*DATASET ENTRIES:*
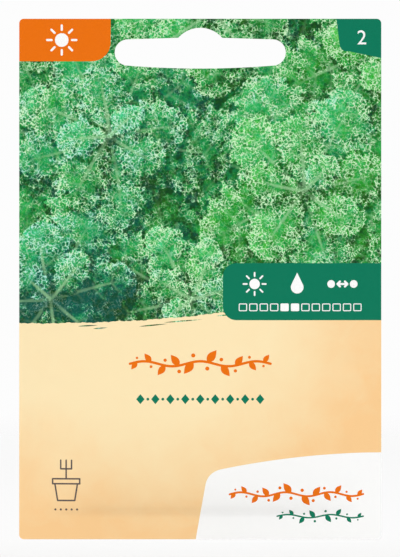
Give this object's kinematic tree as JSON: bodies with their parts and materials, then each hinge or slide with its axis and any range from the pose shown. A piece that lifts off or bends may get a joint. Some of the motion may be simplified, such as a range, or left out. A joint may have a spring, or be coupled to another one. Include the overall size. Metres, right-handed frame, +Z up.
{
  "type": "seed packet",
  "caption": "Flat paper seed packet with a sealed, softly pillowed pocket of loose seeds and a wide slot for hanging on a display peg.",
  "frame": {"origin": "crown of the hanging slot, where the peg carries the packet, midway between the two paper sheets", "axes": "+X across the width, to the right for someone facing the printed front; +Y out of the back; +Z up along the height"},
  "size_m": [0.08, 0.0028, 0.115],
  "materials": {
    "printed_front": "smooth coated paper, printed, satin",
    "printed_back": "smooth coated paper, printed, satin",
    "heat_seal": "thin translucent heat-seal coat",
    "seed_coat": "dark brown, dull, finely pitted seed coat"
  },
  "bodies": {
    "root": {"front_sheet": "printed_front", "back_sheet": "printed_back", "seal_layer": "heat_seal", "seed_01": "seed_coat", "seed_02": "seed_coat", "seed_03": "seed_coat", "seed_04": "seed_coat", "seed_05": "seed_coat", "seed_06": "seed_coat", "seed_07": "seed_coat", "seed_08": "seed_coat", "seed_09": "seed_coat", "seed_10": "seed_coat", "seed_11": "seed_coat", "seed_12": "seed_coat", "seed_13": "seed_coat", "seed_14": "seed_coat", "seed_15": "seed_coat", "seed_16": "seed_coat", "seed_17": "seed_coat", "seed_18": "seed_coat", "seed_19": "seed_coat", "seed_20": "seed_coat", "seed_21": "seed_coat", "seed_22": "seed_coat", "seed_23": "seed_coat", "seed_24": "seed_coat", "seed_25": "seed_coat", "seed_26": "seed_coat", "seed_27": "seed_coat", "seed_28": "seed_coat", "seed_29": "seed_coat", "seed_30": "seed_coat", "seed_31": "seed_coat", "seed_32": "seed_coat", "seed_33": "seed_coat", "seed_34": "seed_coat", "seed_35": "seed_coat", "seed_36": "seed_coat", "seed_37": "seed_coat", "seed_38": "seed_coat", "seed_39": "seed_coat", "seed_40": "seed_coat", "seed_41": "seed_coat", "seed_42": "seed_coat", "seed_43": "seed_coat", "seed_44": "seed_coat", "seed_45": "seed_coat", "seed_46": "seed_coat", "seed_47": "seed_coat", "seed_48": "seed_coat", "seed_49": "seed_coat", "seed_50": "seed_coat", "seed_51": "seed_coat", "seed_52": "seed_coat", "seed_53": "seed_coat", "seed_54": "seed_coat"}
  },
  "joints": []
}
---
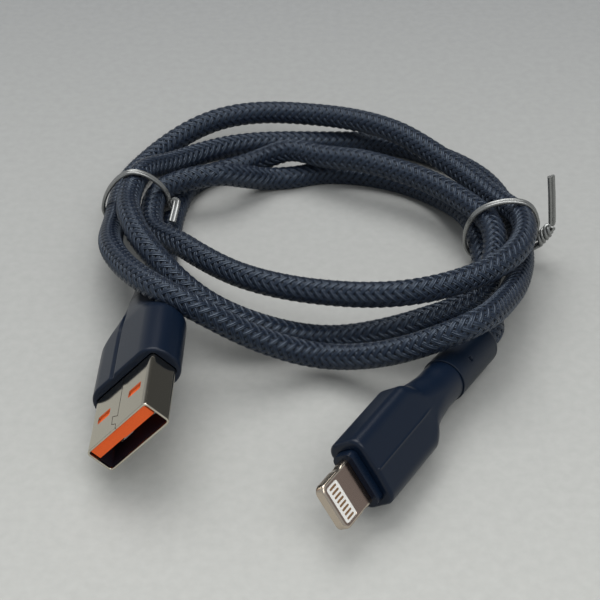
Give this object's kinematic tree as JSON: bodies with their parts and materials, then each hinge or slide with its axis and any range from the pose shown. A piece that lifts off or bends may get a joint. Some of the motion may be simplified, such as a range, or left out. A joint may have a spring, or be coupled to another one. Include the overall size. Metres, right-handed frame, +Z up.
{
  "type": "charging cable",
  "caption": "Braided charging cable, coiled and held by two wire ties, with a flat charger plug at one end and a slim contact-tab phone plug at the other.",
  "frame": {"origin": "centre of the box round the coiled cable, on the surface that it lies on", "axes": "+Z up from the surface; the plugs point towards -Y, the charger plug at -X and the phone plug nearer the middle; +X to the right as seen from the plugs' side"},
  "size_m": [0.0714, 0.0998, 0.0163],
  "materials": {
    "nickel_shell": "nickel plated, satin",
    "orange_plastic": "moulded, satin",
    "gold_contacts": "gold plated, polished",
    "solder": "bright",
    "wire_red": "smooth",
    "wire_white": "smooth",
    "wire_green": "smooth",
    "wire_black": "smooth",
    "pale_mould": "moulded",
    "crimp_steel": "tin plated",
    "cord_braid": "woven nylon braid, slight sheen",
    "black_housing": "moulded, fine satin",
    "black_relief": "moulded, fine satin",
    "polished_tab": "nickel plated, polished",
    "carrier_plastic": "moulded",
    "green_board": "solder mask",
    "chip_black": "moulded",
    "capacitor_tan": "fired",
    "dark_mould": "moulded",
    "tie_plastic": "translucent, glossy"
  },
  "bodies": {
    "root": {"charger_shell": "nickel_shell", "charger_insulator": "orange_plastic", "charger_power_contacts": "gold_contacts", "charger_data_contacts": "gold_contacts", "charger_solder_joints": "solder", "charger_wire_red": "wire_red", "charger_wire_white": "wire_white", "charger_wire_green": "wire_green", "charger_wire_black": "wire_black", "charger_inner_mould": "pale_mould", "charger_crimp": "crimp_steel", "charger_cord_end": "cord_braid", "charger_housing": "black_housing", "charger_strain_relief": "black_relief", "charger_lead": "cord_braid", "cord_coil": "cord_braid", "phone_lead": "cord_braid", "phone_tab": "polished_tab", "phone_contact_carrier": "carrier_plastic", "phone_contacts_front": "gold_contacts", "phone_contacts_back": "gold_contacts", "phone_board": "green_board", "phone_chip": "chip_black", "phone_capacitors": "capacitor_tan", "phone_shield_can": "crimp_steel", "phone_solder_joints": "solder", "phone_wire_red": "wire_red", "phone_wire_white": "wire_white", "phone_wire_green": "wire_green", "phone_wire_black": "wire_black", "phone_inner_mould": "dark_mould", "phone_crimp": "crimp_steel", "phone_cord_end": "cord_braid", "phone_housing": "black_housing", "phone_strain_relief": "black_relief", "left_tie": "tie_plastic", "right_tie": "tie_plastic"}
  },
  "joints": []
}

*WHAT YOU ARE ASKED TO DO:* Track down every line of the material containing the string "frame", and copy it.

*EXERCISE RESPONSE:*
Give this object's kinematic tree as JSON: bodies with their parts and materials, then each hinge or slide with its axis and any range from the pose shown. A piece that lifts off or bends may get a joint. Some of the motion may be simplified, such as a range, or left out. A joint may have a spring, or be coupled to another one. Include the overall size. Metres, right-handed frame, +Z up.
  "frame": {"origin": "crown of the hanging slot, where the peg carries the packet, midway between the two paper sheets", "axes": "+X across the width, to the right for someone facing the printed front; +Y out of the back; +Z up along the height"},
Give this object's kinematic tree as JSON: bodies with their parts and materials, then each hinge or slide with its axis and any range from the pose shown. A piece that lifts off or bends may get a joint. Some of the motion may be simplified, such as a range, or left out. A joint may have a spring, or be coupled to another one. Include the overall size. Metres, right-handed frame, +Z up.
  "frame": {"origin": "centre of the box round the coiled cable, on the surface that it lies on", "axes": "+Z up from the surface; the plugs point towards -Y, the charger plug at -X and the phone plug nearer the middle; +X to the right as seen from the plugs' side"},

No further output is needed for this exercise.